Nowadays, every company needs to get on Gekko’s band wagon. Every business must be in the know to thrive in the face of enormous competition. Or as my old professor, Michael Porter, explains in the Harvard Business Review, “As more and more of their time and investment capital is absorbed in information technology and its effects, executives have a growing awareness that the technology can no longer be the exclusive territory of information technology departments. As they see their rivals use information for competitive advantage, these executives recognize the need to become directly involved in the management of the new technology.”

Knowing, however, just how jam-packed the typical exec’s day already is with no shortage of obligations and responsibilities, how can they ever expect to keep up?
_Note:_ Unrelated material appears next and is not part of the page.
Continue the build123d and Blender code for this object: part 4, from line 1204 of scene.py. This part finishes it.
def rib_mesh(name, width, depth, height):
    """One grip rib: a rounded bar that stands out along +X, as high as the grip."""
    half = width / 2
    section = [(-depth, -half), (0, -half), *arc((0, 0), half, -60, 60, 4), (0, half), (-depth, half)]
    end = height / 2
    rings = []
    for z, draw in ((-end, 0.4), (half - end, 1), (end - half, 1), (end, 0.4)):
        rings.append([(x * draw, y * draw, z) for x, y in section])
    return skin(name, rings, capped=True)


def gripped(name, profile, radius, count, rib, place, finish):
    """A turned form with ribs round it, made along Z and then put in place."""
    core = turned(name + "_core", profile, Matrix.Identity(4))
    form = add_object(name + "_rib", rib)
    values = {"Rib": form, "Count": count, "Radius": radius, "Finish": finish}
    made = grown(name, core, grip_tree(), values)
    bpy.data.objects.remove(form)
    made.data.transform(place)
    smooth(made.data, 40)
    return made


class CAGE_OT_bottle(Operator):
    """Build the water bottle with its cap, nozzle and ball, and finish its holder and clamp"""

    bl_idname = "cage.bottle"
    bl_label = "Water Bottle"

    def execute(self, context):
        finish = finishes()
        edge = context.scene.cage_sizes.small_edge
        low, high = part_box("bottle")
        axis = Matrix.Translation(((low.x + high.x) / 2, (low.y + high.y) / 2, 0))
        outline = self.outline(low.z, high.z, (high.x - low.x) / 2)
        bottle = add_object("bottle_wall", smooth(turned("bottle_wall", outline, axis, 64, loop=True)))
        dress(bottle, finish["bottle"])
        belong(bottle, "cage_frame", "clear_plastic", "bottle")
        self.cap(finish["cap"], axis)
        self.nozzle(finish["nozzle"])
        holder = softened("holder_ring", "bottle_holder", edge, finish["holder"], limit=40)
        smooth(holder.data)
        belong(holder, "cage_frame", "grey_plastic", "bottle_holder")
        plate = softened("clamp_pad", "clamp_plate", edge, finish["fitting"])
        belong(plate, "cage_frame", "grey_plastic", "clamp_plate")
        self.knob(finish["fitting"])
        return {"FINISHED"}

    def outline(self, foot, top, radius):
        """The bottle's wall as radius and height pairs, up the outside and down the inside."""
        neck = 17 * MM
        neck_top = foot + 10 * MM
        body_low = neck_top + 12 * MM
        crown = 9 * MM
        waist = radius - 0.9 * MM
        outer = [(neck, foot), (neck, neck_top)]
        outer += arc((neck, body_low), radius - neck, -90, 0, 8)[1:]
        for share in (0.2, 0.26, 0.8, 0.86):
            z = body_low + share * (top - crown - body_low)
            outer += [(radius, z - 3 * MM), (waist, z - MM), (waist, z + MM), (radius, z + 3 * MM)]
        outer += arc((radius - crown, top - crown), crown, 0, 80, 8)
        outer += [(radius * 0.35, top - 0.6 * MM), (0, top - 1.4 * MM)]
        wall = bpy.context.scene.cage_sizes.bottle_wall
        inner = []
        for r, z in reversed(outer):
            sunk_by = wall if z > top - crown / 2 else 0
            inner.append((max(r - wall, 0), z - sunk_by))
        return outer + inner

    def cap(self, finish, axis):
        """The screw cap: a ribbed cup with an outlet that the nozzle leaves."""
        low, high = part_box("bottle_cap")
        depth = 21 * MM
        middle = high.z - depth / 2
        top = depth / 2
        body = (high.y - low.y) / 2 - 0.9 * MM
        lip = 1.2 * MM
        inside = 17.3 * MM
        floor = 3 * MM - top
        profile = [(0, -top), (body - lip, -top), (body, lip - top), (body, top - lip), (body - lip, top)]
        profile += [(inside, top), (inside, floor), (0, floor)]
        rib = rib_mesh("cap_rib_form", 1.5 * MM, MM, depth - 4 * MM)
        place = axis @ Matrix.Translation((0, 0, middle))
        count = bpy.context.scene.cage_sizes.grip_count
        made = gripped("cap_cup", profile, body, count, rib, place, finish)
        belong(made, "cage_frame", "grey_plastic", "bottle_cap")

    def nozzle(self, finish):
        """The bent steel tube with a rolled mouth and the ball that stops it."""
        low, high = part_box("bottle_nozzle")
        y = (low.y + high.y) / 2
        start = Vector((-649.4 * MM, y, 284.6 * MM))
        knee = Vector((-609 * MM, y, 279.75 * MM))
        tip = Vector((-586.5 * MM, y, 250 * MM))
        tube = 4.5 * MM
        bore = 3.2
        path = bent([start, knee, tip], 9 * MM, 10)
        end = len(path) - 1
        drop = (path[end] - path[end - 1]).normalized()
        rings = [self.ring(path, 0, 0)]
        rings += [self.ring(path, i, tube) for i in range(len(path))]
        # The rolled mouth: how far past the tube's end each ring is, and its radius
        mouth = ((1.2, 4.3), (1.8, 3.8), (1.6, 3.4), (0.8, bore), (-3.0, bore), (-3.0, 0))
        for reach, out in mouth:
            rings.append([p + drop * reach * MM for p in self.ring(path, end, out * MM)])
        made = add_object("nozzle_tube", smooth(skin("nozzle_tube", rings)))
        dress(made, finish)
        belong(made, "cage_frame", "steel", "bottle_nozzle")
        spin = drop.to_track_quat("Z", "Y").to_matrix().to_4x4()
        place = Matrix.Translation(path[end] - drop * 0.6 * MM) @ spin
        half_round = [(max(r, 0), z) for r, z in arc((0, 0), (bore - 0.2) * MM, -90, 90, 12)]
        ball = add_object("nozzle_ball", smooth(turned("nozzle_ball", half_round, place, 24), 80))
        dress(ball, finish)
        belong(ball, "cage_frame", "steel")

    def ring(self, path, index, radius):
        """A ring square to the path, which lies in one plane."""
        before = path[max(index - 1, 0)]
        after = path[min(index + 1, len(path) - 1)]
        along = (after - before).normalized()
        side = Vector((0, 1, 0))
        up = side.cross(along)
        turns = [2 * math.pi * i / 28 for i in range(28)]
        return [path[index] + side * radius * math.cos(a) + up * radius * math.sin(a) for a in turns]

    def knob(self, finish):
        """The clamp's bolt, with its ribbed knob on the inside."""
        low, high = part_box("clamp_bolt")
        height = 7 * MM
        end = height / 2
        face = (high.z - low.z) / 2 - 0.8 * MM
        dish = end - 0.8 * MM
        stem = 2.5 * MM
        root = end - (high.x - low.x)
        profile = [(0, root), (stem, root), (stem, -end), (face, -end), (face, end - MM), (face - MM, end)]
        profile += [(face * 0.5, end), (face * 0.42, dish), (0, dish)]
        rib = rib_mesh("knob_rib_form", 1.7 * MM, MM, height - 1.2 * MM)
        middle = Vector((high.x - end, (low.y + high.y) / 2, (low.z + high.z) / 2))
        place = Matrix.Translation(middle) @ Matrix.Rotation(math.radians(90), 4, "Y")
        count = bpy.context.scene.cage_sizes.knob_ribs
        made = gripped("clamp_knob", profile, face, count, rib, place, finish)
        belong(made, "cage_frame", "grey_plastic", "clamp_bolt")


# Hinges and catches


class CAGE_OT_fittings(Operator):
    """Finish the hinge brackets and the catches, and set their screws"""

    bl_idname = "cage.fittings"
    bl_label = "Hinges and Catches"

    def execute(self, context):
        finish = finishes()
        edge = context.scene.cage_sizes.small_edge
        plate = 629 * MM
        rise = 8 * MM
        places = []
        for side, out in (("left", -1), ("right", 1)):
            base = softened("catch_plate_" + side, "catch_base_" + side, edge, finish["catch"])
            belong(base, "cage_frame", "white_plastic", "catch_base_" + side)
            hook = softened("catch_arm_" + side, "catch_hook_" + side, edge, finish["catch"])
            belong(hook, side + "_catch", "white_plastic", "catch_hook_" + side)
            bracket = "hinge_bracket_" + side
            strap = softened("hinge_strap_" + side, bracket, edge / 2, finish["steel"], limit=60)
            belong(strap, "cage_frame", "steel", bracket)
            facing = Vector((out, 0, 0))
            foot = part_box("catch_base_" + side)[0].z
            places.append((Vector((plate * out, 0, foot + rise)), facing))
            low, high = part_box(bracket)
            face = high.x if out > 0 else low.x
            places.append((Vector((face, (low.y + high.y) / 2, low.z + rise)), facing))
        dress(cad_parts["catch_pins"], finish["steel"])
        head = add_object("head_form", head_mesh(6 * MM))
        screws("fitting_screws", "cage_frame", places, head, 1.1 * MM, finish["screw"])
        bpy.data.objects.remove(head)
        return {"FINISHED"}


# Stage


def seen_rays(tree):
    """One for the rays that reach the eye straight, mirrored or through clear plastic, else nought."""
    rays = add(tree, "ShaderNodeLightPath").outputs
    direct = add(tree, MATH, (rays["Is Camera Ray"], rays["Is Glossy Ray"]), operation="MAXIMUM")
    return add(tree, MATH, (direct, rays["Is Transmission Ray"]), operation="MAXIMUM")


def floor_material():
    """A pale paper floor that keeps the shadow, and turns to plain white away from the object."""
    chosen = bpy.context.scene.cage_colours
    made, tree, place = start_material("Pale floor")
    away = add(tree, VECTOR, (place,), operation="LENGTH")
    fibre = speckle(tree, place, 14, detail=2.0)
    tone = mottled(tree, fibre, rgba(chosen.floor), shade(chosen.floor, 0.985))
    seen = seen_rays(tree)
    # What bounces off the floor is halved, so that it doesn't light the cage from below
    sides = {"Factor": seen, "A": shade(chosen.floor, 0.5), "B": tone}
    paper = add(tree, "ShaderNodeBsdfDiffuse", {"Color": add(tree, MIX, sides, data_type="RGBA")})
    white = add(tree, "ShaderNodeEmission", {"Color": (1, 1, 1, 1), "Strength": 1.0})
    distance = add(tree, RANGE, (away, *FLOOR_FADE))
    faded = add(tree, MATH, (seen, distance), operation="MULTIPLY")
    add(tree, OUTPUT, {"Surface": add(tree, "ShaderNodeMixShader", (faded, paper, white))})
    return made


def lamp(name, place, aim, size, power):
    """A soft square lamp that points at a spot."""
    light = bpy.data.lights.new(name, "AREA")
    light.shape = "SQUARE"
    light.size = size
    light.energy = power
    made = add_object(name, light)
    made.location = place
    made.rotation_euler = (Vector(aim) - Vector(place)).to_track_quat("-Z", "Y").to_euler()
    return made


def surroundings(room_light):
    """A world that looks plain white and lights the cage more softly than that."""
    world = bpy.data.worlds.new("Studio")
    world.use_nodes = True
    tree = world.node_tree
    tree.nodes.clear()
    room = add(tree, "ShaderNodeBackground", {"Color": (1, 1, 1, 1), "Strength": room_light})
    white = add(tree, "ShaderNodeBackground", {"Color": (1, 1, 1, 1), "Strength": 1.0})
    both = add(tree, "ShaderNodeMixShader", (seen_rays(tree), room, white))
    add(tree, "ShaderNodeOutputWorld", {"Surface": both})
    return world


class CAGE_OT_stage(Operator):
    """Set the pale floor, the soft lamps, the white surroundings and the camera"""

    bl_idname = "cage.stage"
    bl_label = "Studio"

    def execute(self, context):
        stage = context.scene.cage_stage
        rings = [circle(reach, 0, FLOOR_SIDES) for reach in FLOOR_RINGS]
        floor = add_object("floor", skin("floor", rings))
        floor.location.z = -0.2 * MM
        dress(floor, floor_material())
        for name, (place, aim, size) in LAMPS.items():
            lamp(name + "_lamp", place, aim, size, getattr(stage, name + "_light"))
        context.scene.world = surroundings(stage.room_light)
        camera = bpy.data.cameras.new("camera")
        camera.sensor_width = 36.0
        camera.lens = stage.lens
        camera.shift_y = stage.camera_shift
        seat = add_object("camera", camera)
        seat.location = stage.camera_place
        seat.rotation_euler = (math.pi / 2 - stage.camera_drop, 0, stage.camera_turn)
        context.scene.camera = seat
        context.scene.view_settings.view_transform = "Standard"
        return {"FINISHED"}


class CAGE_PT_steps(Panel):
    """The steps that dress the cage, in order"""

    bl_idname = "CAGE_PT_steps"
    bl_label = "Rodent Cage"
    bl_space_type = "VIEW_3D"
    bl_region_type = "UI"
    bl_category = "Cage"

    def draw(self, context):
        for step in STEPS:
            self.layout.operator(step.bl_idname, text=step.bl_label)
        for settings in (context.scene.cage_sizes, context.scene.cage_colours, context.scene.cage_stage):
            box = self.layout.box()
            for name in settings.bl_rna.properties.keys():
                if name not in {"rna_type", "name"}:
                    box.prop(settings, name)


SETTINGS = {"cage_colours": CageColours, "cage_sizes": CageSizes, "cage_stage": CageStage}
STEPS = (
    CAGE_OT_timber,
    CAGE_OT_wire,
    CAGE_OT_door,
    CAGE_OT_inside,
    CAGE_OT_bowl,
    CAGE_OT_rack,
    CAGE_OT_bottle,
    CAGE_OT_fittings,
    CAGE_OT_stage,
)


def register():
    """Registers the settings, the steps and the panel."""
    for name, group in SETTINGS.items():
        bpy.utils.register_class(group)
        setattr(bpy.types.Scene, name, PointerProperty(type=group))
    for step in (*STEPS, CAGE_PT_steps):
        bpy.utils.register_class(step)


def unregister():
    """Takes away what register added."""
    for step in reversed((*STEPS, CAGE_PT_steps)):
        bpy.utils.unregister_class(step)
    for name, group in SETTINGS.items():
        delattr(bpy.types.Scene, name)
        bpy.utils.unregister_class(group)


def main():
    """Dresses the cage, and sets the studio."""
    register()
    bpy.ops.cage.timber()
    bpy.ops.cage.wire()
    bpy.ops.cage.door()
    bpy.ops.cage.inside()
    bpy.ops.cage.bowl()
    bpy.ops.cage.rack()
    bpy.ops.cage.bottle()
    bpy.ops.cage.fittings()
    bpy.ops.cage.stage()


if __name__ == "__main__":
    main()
To answer this question let’s take a trip down Future Lane — Future Lane is a little like Memory Lane only its immersive quality extends to imagining what may be possible in just a few short years (or sooner.)

To begin with, what if modern technological innovations could deliver our information-needing, time-lacking executives competitive, actionable intelligence in an anticipatory manner? Most everyone aware of A.I. will agree the current 3rd Wave of Computing’s defining benefit is the ability of thinking machines to offer us predictions. Or as Theodore Forbath, writing for Fortune, puts it, “We have entered a new age of embedded, intuitive computing in which our homes, cars, stores, farms, and factories have the ability to think, sense, understand, and respond to our needs.”
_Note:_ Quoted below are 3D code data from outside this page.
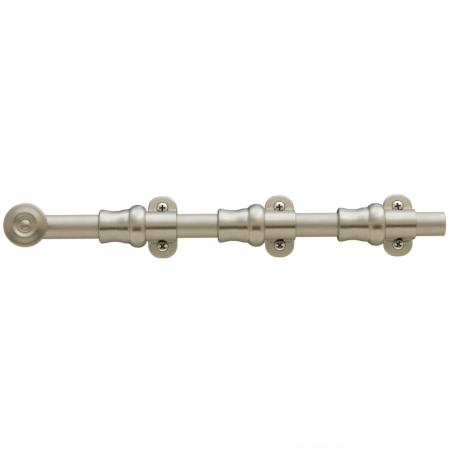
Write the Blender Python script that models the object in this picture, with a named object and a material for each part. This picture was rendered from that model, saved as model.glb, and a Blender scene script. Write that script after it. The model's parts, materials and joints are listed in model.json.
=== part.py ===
"""Surface bolt for a door: a round rod that slides through three turned guides.

Frame: +X runs along the rod towards its tip, +Y goes into the door and +Z is up.
The origin lies on the door face, on the middle guide's screw line, level with the rod.
Local shapes that are turned on a lathe run along their own X axis.
"""

import math

import bmesh
import bpy
from mathutils import Matrix, Vector

MM = 0.001

# Rod
ROD_RADIUS = 7.94 * MM
ROD_KNOB_END = -171.1 * MM
ROD_TIP = 108.3 * MM
ROD_EDGE_ROUNDING = 0.9 * MM
ROD_HEIGHT = 14.5 * MM

# Travel of the rod from the place it is modelled in
TRAVEL_BACK = 19.5 * MM
TRAVEL_OUT = 18.6 * MM

# Guides: lengths are measured from the screw line, towards the tip
GUIDE_CENTRES = {"knob_end": -77.9 * MM, "middle": 0.0, "tip_end": 78.8 * MM}
BORE_RADIUS = 8.24 * MM
MOUTH = -41.2 * MM
MOUTH_RADIUS = 11.2 * MM
MOUTH_LIP = 3.0 * MM
# Rounded edge of the mouth: (length in from the mouth, step down from the mouth's radius)
MOUTH_EDGE = ((0.0, 2.4 * MM), (0.42 * MM, 1.08 * MM), (1.2 * MM, 0.24 * MM))
COVE_WAIST = -30.0 * MM
COVE_RADIUS = 10.15 * MM
COVE_END = -22.2 * MM
COVE_END_RADIUS = 11.35 * MM
BEAD_CREST = -15.6 * MM
BEAD_RADIUS = 14.15 * MM
BEAD_HEIGHT = 5.2 * MM
BEAD_REACH_TO_MOUTH = 6.6 * MM
BEAD_REACH_TO_TUBE = 5.9 * MM
BEAD_END = -10.2 * MM
TUBE_RADIUS = 9.85 * MM
TUBE_END = 10.0 * MM
TUBE_EDGE = 0.5 * MM

# Flange and saddle of each guide
FLANGE_HALF_WIDTH = 9.8 * MM
FLANGE_HALF_HEIGHT = 20.7 * MM
FLANGE_THICKNESS = 4.0 * MM
FLANGE_BEVEL = 1.5 * MM
SADDLE_HALF_WIDTH = 9.6 * MM
SADDLE_HALF_LENGTH = 9.3 * MM
SADDLE_FILLET = 1.8 * MM
FILLET_OVERLAP = 0.02 * MM
FILLET_END_DEGREES = 92.0

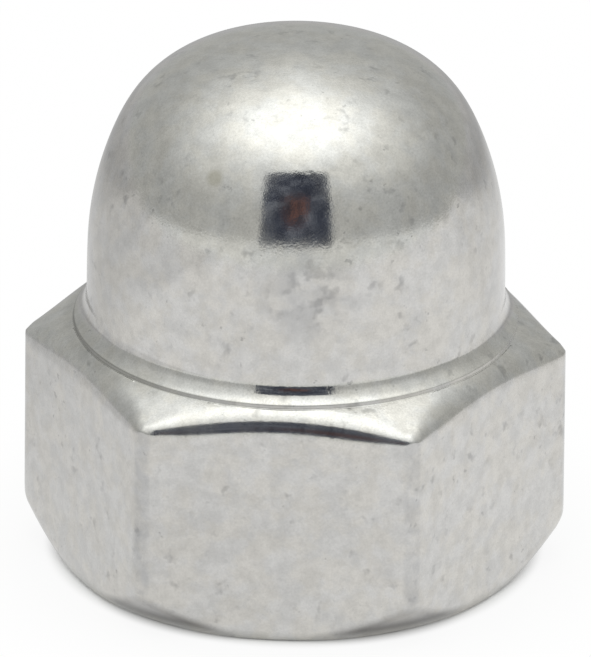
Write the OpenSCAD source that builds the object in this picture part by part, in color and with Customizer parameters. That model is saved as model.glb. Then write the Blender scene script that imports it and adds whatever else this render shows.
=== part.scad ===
// Hexagon domed cap nut, cold formed in one piece, with a blind threaded hole.
// The nut stands on its bearing face at z = 0 and its axis is the Z axis. All sizes are in millimetres.

/* [Hexagon] */
// Width across the flats of the hexagon
across_flats = 13; // [11:0.1:17]
// Height of the hexagon at the ring around the dome, above the bearing face
hex_height = 6.78; // [5:0.02:9]
// Radius of the six upright corners
corner_r = 0.7; // [0.3:0.05:1.2]
// Radius that rounds the arched top edges of the flats
top_edge_r = 0.84; // [0.4:0.02:1.1]
// Slope of the cone that forms the hexagon's top around the dome, in degrees below level
top_slope = 25; // [20:1:30]
// How far the bearing face ends inside the flats, where the bottom chamfer starts
bearing_inset = 0.1; // [0.05:0.05:0.4]
// Slope of the bottom chamfer, in degrees above level
bottom_slope = 47; // [30:1:50]

/* [Dome] */
// Height of the dome above the ring around its foot
dome_height = 7.92; // [7.2:0.02:12]
// How far the top of the dome's straight wall stands inside the flats
dome_inset = 0.8; // [0.6:0.01:1.2]
// Draft of the dome's wall, in degrees from upright
dome_draft = 0.5; // [0:0.5:4]
// Radius of the gently curved side above the straight wall
side_r = 8.75; // [7:0.25:11]
// Slope at which the side turns into the shoulder, in degrees from upright
side_turn = 26; // [18:1:32]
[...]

Intuitive computing in this sense is another way to describe how A.I. can be harnessed to anticipate for us. In the case of the overworked executive this means rather than having to personally — and tediously — search for information on a constant basis — or hire others to perform such tasks, they can rely on a machine learning search-partner. A veritable A.I. ally if you will. This computer compatriot can be counted on to curate and aggregate the content needed for any organization to not stay just competitive but thrive.

Contemplating this scenario morphs Future Lane into more of an Already-Possible-Can-You-Believe-It Lane when we consider how my company, Northern Light, currently provides fingertip-on-the-pulse-type data to execs and companies alike through our software portal, SinglePoint. Conceived of as a tool to bring outside information in, it offers a unique content solution to companies wishing to streamline their search process in ways unimaginable just a few years ago.

Cognizant of so many organizations’ endless need for true insights in many areas, such as research, compliance, marketing, and innovation, we designed a machine-learning based software platform to essentially create a personal search assistant. The key is for the machine to read the content for you and to tell you what it finds that you should know: the important insights – on a platter. We call this the Insights Report. In addition, the system proactively assists by locating new content that matches the user’s interests based on the system learning the preferences of each user by watching what information the user consumes.

In 2018, while attending the AI in Healthcare Conference in Boston, I gave a presentation entitled, “Machine Learning for Search in Market Research and Competitive Intelligence.” In it I suggested machine-based learning will transform online search as we know it, especially for business research. Why? At the very least, both executives and their busy staffs can vastly benefit from no longer needing to manually examine the search result. The machine will do that for them. Moreover, those wishing to stay competitive stand to win enormously from these new technical tools for keeping companies in the know 24/7. After all, if information truly is today’s most valuable commodity, it pays to know what you don’t know — but it especially pays to know what you don’t know you don’t know. Let the machine read the content for you and tell you what you need to know that you don’t know you don’t know.